We’ve recently opened GendRE API to recognize the gender of international names. What makes it so accurate? We recognize the cultural origin of international names, so we can tell that Andrea Rossini is most likely an Italian name (and a male name), whereas Andrea Parker is most likely an anglosaxon name (and a female name); 声涛周 is most likely a male ; “O. Sokolova” is most likely a female. Try those:
We’re continuously working on improving the accuracy of our software, for a particular country/region. This year, in August, the University of Glasgow will host the 25th International Congress of Onomastic Sciences, the premier conference in the field of name studies. So, how accurate is NamSor at recognizing Scottish names?

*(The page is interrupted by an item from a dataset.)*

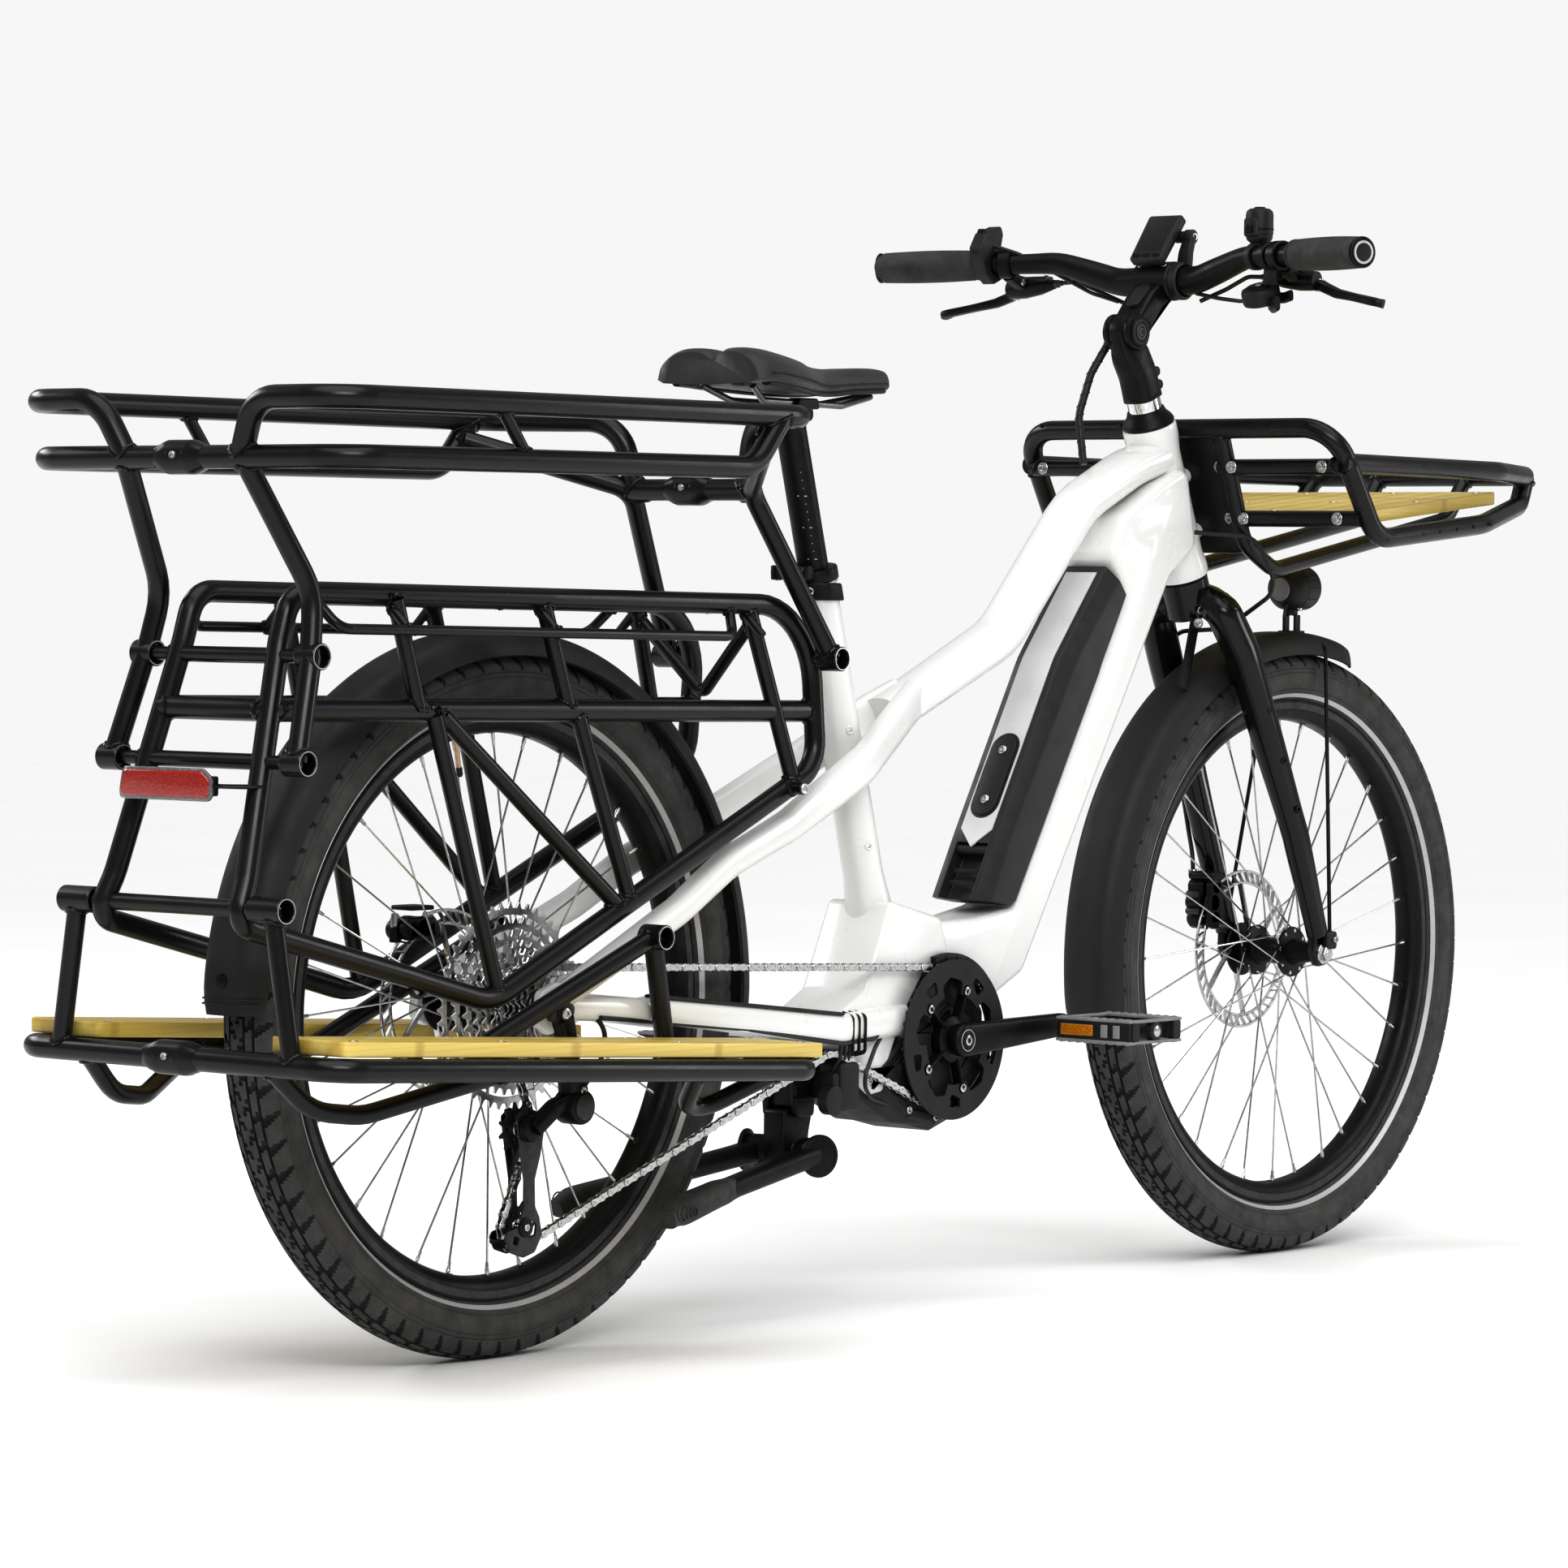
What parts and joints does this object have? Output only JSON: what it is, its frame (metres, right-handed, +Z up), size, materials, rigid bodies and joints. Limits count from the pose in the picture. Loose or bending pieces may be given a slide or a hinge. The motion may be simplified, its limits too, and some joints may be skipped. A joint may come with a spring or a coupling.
{
  "type": "longtail cargo electric bicycle",
  "caption": "Longtail cargo e-bike with a mid-drive, a long tubular rear rack with passenger rails and footboards, a front rack, fenders and a centre stand.",
  "frame": {"origin": "centre of the footprint on the floor, midway between the rear-most and front-most points", "axes": "+X forward, +Y to the rider's left, +Z up"},
  "size_m": [2.0876, 0.6692, 1.161],
  "materials": {
    "frame_white": "gloss white paint",
    "black_coat": "satin black powder coat",
    "bamboo": "clear-coated laminated bamboo",
    "battery_black": "fine-textured moulding",
    "black_plastic": "fine-textured moulding",
    "black_alloy": "black anodised",
    "silver_alloy": "satin silver",
    "steel": "bright plated steel",
    "saddle_cover": "black synthetic leather",
    "grip_rubber": "matte moulded rubber",
    "tyre_rubber": "matte black tyre",
    "pedal_grey": "grey glass-filled moulding",
    "red_lens": "clear red lens",
    "cable_black": "satin black jacket"
  },
  "bodies": {
    "frame": {"main_frame": "frame_white", "seat_collar": "black_alloy", "drive_unit": "black_plastic", "rear_rack_right": "black_coat", "rear_rack_left": "black_coat", "top_rail_right": "black_coat", "top_rail_left": "black_coat", "footboard_frame_right": "black_coat", "footboard_frame_left": "black_coat", "footboard_right": "bamboo", "footboard_left": "bamboo", "front_rack": "black_coat", "front_rack_board": "bamboo", "rear_fender": "black_plastic", "tail_light": "red_lens", "rear_caliper": "black_alloy", "derailleur_body": "black_alloy", "derailleur_cage": "black_alloy", "chain": "steel", "stand_mount": "black_alloy", "cable_loom": "cable_black"},
    "battery": {"battery": "battery_black"},
    "seat_lever": {"seat_clamp_lever": "black_alloy"},
    "seat": {"seatpost": "black_alloy", "saddle_rails": "steel", "saddle": "saddle_cover"},
    "rear_wheel": {"rear_tyre": "tyre_rubber", "rear_rim": "black_alloy", "rear_hub": "silver_alloy"},
    "cassette": {"cassette": "steel"},
    "crankset": {"chainring": "black_alloy", "crank_right": "black_alloy", "crank_left": "black_alloy"},
    "pedal_right": {"pedal_right": "pedal_grey"},
    "pedal_left": {"pedal_left": "pedal_grey"},
    "pulley_upper": {"pulley_upper": "black_plastic"},
    "pulley_lower": {"pulley_lower": "black_plastic"},
    "stand_right": {"stand_leg_right": "black_alloy"},
    "stand_left": {"stand_leg_left": "black_alloy"},
    "fork": {"fork": "black_coat", "front_fender": "black_plastic", "front_caliper": "black_alloy", "front_brake_hose": "cable_black"},
    "front_wheel": {"front_tyre": "tyre_rubber", "front_rim": "black_alloy", "front_hub": "silver_alloy"},
    "headlight": {"headlight": "black_plastic"},
    "stem": {"stem_base": "black_alloy"},
    "cockpit": {"stem_arm": "black_alloy", "handlebar": "black_alloy", "grip_right": "grip_rubber", "grip_left": "grip_rubber", "brake_body_right": "black_alloy", "brake_body_left": "black_alloy", "bell": "black_plastic", "shifter": "black_plastic", "remote": "black_plastic"},
    "display": {"display": "black_plastic"},
    "lever_right": {"brake_lever_right": "black_alloy"},
    "lever_left": {"brake_lever_left": "black_alloy"}
  },
  "joints": [
    {"name": "steering", "type": "hinge", "parent": "frame", "child": "fork", "pos_m": [0.48335, 0, 0.8465], "axis": [-0.3743, 0, 0.9273], "range_deg": [-60, 60], "deforming": ["cable_loom", "front_brake_hose"]},
    {"name": "front_wheel_spin", "type": "hinge", "parent": "fork", "child": "front_wheel", "pos_m": [0.70285, 0, 0.341], "axis": [0, 1, 0], "continuous": true},
    {"name": "rear_wheel_spin", "type": "hinge", "parent": "frame", "child": "rear_wheel", "pos_m": [-0.60915, 0, 0.341], "axis": [0, 1, 0], "continuous": true},
    {"name": "crank_spin", "type": "hinge", "parent": "frame", "child": "crankset", "pos_m": [0.04485, 0, 0.277], "axis": [0, 1, 0], "continuous": true},
    {"name": "cassette_spin", "type": "hinge", "parent": "frame", "child": "cassette", "pos_m": [-0.60915, -0.04, 0.341], "axis": [0, 1, 0], "continuous": true},
    {"name": "pulley_upper_spin", "type": "hinge", "parent": "frame", "child": "pulley_upper", "pos_m": [-0.62115, -0.05, 0.225], "axis": [0, 1, 0], "continuous": true},
    {"name": "pulley_lower_spin", "type": "hinge", "parent": "frame", "child": "pulley_lower", "pos_m": [-0.62115, -0.05, 0.131], "axis": [0, 1, 0], "continuous": true},
    {"name": "pedal_right_spin", "type": "hinge", "parent": "crankset", "child": "pedal_right", "pos_m": [0.21285, -0.146, 0.285], "axis": [0, 1, 0], "continuous": true},
    {"name": "pedal_left_spin", "type": "hinge", "parent": "crankset", "child": "pedal_left", "pos_m": [-0.12315, 0.146, 0.269], "axis": [0, 1, 0], "continuous": true},
    {"name": "stand_right_hinge", "type": "hinge", "parent": "frame", "child": "stand_right", "pos_m": [-0.15915, -0.035, 0.168], "axis": [-0.3069, -0.9517, 0], "range_deg": [0, 128]},
    {"name": "stand_left_hinge", "type": "hinge", "parent": "frame", "child": "stand_left", "pos_m": [-0.15915, 0.035, 0.168], "axis": [0.3069, -0.9517, 0], "range_deg": [0, 128]},
    {"name": "battery_tilt", "type": "hinge", "parent": "frame", "child": "battery", "pos_m": [0.11485, 0, 0.42], "axis": [0, -1, 0], "range_deg": [0, 4]},
    {"name": "seatpost_slide", "type": "slide", "parent": "frame", "child": "seat", "axis": [-0.2643, 0, 0.9645], "range_m": [-0.11, 0.08]},
    {"name": "seat_lever_hinge", "type": "hinge", "parent": "frame", "child": "seat_lever", "pos_m": [-0.15115, 0.026, 0.761], "axis": [0, 0, 1], "range_deg": [0, 150]},
    {"name": "stem_height", "type": "slide", "parent": "fork", "child": "stem", "axis": [-0.3743, 0, 0.9273], "range_m": [0, 0.03]},
    {"name": "stem_tilt", "type": "hinge", "parent": "stem", "child": "cockpit", "pos_m": [0.40585, 0, 1.029], "axis": [0, 1, 0], "range_deg": [-20, 4]},
    {"name": "display_tilt", "type": "hinge", "parent": "cockpit", "child": "display", "pos_m": [0.47985, 0, 1.136], "axis": [0, 1, 0], "range_deg": [0, 30]},
    {"name": "headlight_tilt", "type": "hinge", "parent": "fork", "child": "headlight", "pos_m": [0.72785, 0, 0.731], "axis": [0, 1, 0], "range_deg": [-15, 15]},
    {"name": "brake_right", "type": "hinge", "parent": "cockpit", "child": "lever_right", "pos_m": [0.47452, -0.206, 1.0788], "axis": [-0.5611, 0.2931, -0.7741], "range_deg": [0, 25], "stiffness_Nm_per_rad": 0.8, "springref_deg": -8.59},
    {"name": "brake_left", "type": "hinge", "parent": "cockpit", "child": "lever_left", "pos_m": [0.47452, 0.206, 1.0788], "axis": [0.5611, 0.2931, 0.7741], "range_deg": [0, 25], "stiffness_Nm_per_rad": 0.8, "springref_deg": -8.59}
  ],
  "couplings": [
    {"joint": "cassette_spin", "follows": "crank_spin", "ratio": 1.9737},
    {"joint": "pulley_upper_spin", "follows": "crank_spin", "ratio": -3.4091},
    {"joint": "pulley_lower_spin", "follows": "crank_spin", "ratio": 3.4091},
    {"joint": "stand_left_hinge", "follows": "stand_right_hinge", "ratio": 1}
  ]
}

The following chart shows some backtesting results: how NamSor correctly or incorrectly classified ~3000 names that are labelled as Scottish in several databases (Freebase, WWI casualties) among one hundred other places/regions/cultures (from Ireland to Zimbabwe).
Also, this is a list of “Very Scottish” names coming from the software : craig docherty, alasdair macgregor, malcolm finlayson, alistair urquhart, rikki ferguson, scott shearer, scott taggart, craig strachan, james wedderburn, scott muirhead, bobby prentice, scott mcculloch, stuart munro, grant munro, alistair woodburn, deborah mccallum, hugh mackintosh, scott chisholm, bobby shearer, billy abercromby. Does they make sense? Feedback welcome.
We hope to make it even better, so we can produce interesting DataViz from Twitter or other cool databases/services.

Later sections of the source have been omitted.